ESPECTáCULOS › “DESPUES DE LA RECONCILIACION”, DE ANNE-MARIE MIEVILLE
Las lágrimas amargas de un tal Godard
En el film de su compañera desde hace treinta años, el legendario director francés se permite, como actor, jugar un paso de comedia y también llorar desconsoladamente. En el otro extremo del arco expresivo, “Amor ciego”, de los hermanos Farrelly, se propone como una irreverente farsa romántica.
Por Luciano Monteagudo
Compañera y colaboradora de Jean-Luc Godard desde los tiempos de lucha de Ici et ailleurs (1973), la cineasta Anne-Marie Miéville da la impresión de haber realizado sus films –entre los que está Le livre de Marie, el corto que acompañaba la proyección del polémico Je vous salue Marie (1984)– siempre a la sombra de los de su mentor. En este sentido, Después de la reconciliación es una confirmación y a la vez una desmentida de esa presunción. Ya desde el prólogo mismo, casi quince minutos en video que son una suerte de ensayo de rodaje del film que se verá luego, Después de la reconciliación ostenta un evidente aire de familia con el cine de Godard, no sólo por la presencia de Godard mismo en la pantalla sino también por la manera de poner a la imagen y a la palabra en una relación dialéctica, de permanente fricción.

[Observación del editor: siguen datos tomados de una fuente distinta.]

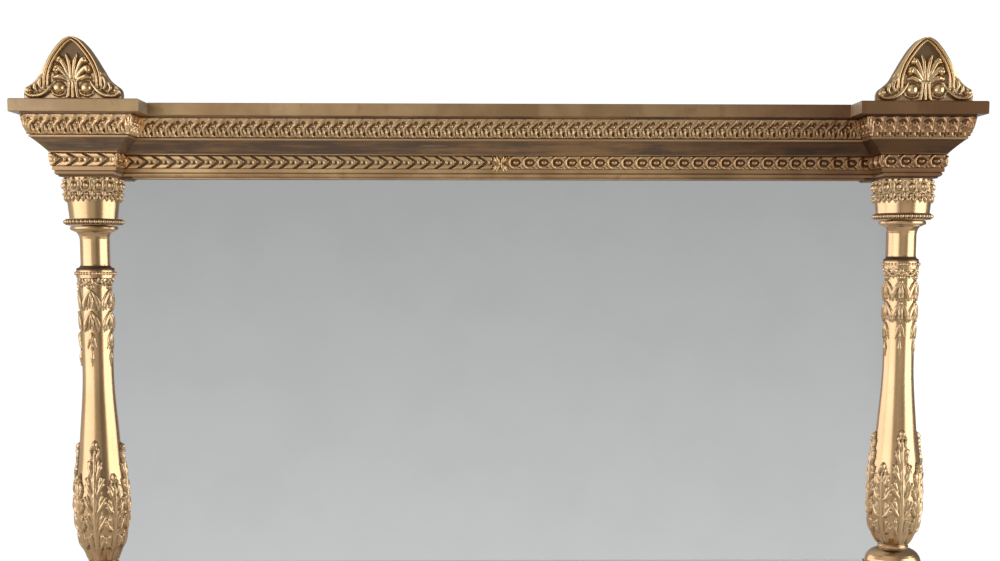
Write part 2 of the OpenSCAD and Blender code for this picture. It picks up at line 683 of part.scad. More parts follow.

Esa huella, tan marcada a fuego, no se borrará, por cierto, en los restantes 60 minutos de proyección, pero en ese pequeño teatro de cámara, donde a lo largo de una serena velada dos parejas se cruzan palabras como espadas, el film de Miéville probará también tener su propia personalidad, una cierta ligereza y un sentido del humor que no siempre se encuentran en el cine de Godard.
¿De qué conversan esas dos parejas (Claude Perron, Jacques Spiesser y la propia dupla Godard-Miéville) reunidas en un suntuoso departamento de París? En principio del amor, de la belleza, de lo que es la vida, o debería ser: un viaje o una aventura (“La parte de la vida que vivimos es ínfima, el resto es tiempo”, se recrimina uno de ellos). Pero sobre todo discurren sobre la palabra misma: la ponen en cuestión, la convierten en objeto de reflexión y hacen del puro diálogo una de las bellas artes.
Este discreto encanto de la burguesía tiene, hay que reconocerlo, tramos jactanciosos y otros solemnes, pero también sus momentos de humor, que no son pocos y que involucran mayoritariamente al propio Godard, que se revela como un magnífico comediante. Su técnica, podría decirse, es minimalista: consiste simplemente en plantarse frente a la cámara tal cual es, o tal cual el espectador consecuente de sus films se acostumbró a verlo ya desde la lejana Sin aliento: desgreñado, un tanto melancólico, hojeando siempre un diario o algún libro, como al azar. Al mismo tiempo, siempre está listo para lanzar esos epigramas que lo han hecho famoso, o para devolver una réplica con la misma rapidez con que lo haría en una cancha de tenis (su deporte favorito).
Hay dos escenas en las que Godard brilla particularmente y justifican la visión de Después de la reconciliación, al menos para los seguidores incondicionales de su cine. Una es un divertido paso de vaudeville, cuando Godard y la amiga de su mujer se quedan solos en el departamento y ella, con la técnica más depurada de una bailarina, hace todo lo posible por seducirlo, mientras él se comporta como si fuera un peluche completamente laxo, sin vida propia. “Lo único que logra es sofocarme”, se queja él, ante la vana insistencia femenina. En el otro extremo, hacia el final, cuando Miéville le cuestiona a Godard su silencio y su resignación, él se retira al dormitorio y la cámara de pronto, inesperadamente, lo encuentra en penumbras, llorando, presa de una profunda angustia. Aparece allí un Godard nuevo, distinto, de una rara humanidad: el hombre antes que el genio.